# [Written task]
Below you will find a set of lines. Repeat them all exactly.

::: Data excerpt :::

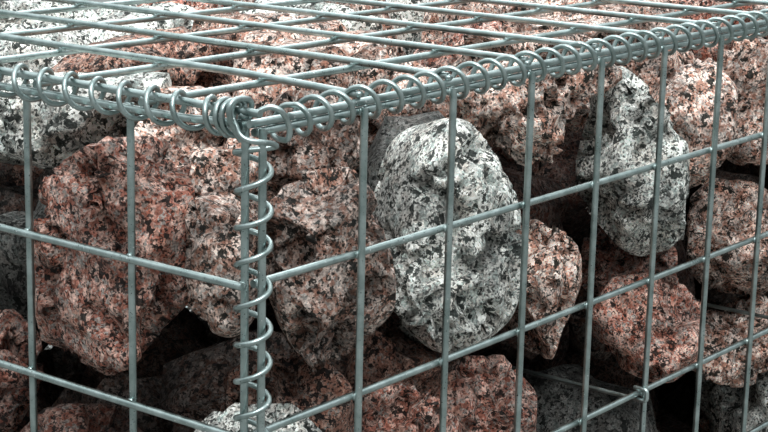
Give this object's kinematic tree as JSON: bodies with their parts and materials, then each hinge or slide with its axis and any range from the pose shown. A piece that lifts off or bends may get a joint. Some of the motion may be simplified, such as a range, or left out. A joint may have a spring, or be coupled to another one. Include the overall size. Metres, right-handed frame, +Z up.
{
  "type": "gabion wall",
  "caption": "Free-standing wall of stone-filled welded wire mesh baskets, bound along every edge with spiral wire, with a shared cross panel and hooked cross ties",
  "frame": {"origin": "centre of the footprint, on the ground", "axes": "+X along the wall, -Y the front face, +Z up"},
  "size_m": [1.9936, 0.5512, 1.0047],
  "materials": {
    "mesh_wire": "weathered zinc",
    "spiral_wire": "weathered zinc",
    "stone": "broken granite"
  },
  "bodies": {
    "root": {"back_panel_bay_1": "mesh_wire", "back_panel_bay_2": "mesh_wire", "base_panel": "mesh_wire", "bottom_spiral_back_bay_1": "spiral_wire", "bottom_spiral_back_bay_2": "spiral_wire", "bottom_spiral_divider": "spiral_wire", "bottom_spiral_front_bay_1": "spiral_wire", "bottom_spiral_front_bay_2": "spiral_wire", "bottom_spiral_left_end": "spiral_wire", "bottom_spiral_right_end": "spiral_wire", "corner_spiral_back_left": "spiral_wire", "corner_spiral_back_right": "spiral_wire", "corner_spiral_front_left": "spiral_wire", "corner_spiral_front_right": "spiral_wire", "cross_ties_bay_1": "mesh_wire", "cross_ties_bay_2": "mesh_wire", "divider_panel": "mesh_wire", "end_panel_left": "mesh_wire", "end_panel_right": "mesh_wire", "front_panel_bay_1": "mesh_wire", "front_panel_bay_2": "mesh_wire", "joint_spiral_back": "spiral_wire", "joint_spiral_front": "spiral_wire", "lid_panel_bay_1": "mesh_wire", "lid_panel_bay_2": "mesh_wire", "stone_fill_lower_bay_1": "stone", "stone_fill_lower_bay_2": "stone", "stone_fill_middle_bay_1": "stone", "stone_fill_middle_bay_2": "stone", "stone_fill_upper_bay_1": "stone", "stone_fill_upper_bay_2": "stone", "top_spiral_back_bay_1": "spiral_wire", "top_spiral_back_bay_2": "spiral_wire", "top_spiral_divider": "spiral_wire", "top_spiral_front_bay_1": "spiral_wire", "top_spiral_front_bay_2": "spiral_wire", "top_spiral_left_end": "spiral_wire", "top_spiral_right_end": "spiral_wire"}
  },
  "joints": []
}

:::

# [Answer below]
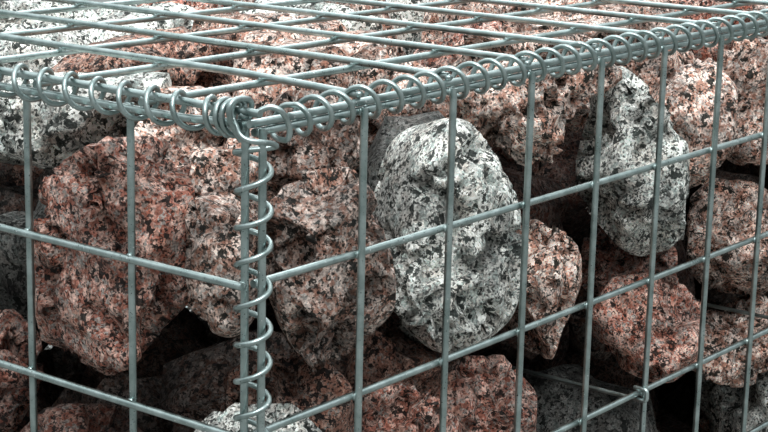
Give this object's kinematic tree as JSON: bodies with their parts and materials, then each hinge or slide with its axis and any range from the pose shown. A piece that lifts off or bends may get a joint. Some of the motion may be simplified, such as a range, or left out. A joint may have a spring, or be coupled to another one. Include the overall size. Metres, right-handed frame, +Z up.
{
  "type": "gabion wall",
  "caption": "Free-standing wall of stone-filled welded wire mesh baskets, bound along every edge with spiral wire, with a shared cross panel and hooked cross ties",
  "frame": {"origin": "centre of the footprint, on the ground", "axes": "+X along the wall, -Y the front face, +Z up"},
  "size_m": [1.9936, 0.5512, 1.0047],
  "materials": {
    "mesh_wire": "weathered zinc",
    "spiral_wire": "weathered zinc",
    "stone": "broken granite"
  },
  "bodies": {
    "root": {"back_panel_bay_1": "mesh_wire", "back_panel_bay_2": "mesh_wire", "base_panel": "mesh_wire", "bottom_spiral_back_bay_1": "spiral_wire", "bottom_spiral_back_bay_2": "spiral_wire", "bottom_spiral_divider": "spiral_wire", "bottom_spiral_front_bay_1": "spiral_wire", "bottom_spiral_front_bay_2": "spiral_wire", "bottom_spiral_left_end": "spiral_wire", "bottom_spiral_right_end": "spiral_wire", "corner_spiral_back_left": "spiral_wire", "corner_spiral_back_right": "spiral_wire", "corner_spiral_front_left": "spiral_wire", "corner_spiral_front_right": "spiral_wire", "cross_ties_bay_1": "mesh_wire", "cross_ties_bay_2": "mesh_wire", "divider_panel": "mesh_wire", "end_panel_left": "mesh_wire", "end_panel_right": "mesh_wire", "front_panel_bay_1": "mesh_wire", "front_panel_bay_2": "mesh_wire", "joint_spiral_back": "spiral_wire", "joint_spiral_front": "spiral_wire", "lid_panel_bay_1": "mesh_wire", "lid_panel_bay_2": "mesh_wire", "stone_fill_lower_bay_1": "stone", "stone_fill_lower_bay_2": "stone", "stone_fill_middle_bay_1": "stone", "stone_fill_middle_bay_2": "stone", "stone_fill_upper_bay_1": "stone", "stone_fill_upper_bay_2": "stone", "top_spiral_back_bay_1": "spiral_wire", "top_spiral_back_bay_2": "spiral_wire", "top_spiral_divider": "spiral_wire", "top_spiral_front_bay_1": "spiral_wire", "top_spiral_front_bay_2": "spiral_wire", "top_spiral_left_end": "spiral_wire", "top_spiral_right_end": "spiral_wire"}
  },
  "joints": []
}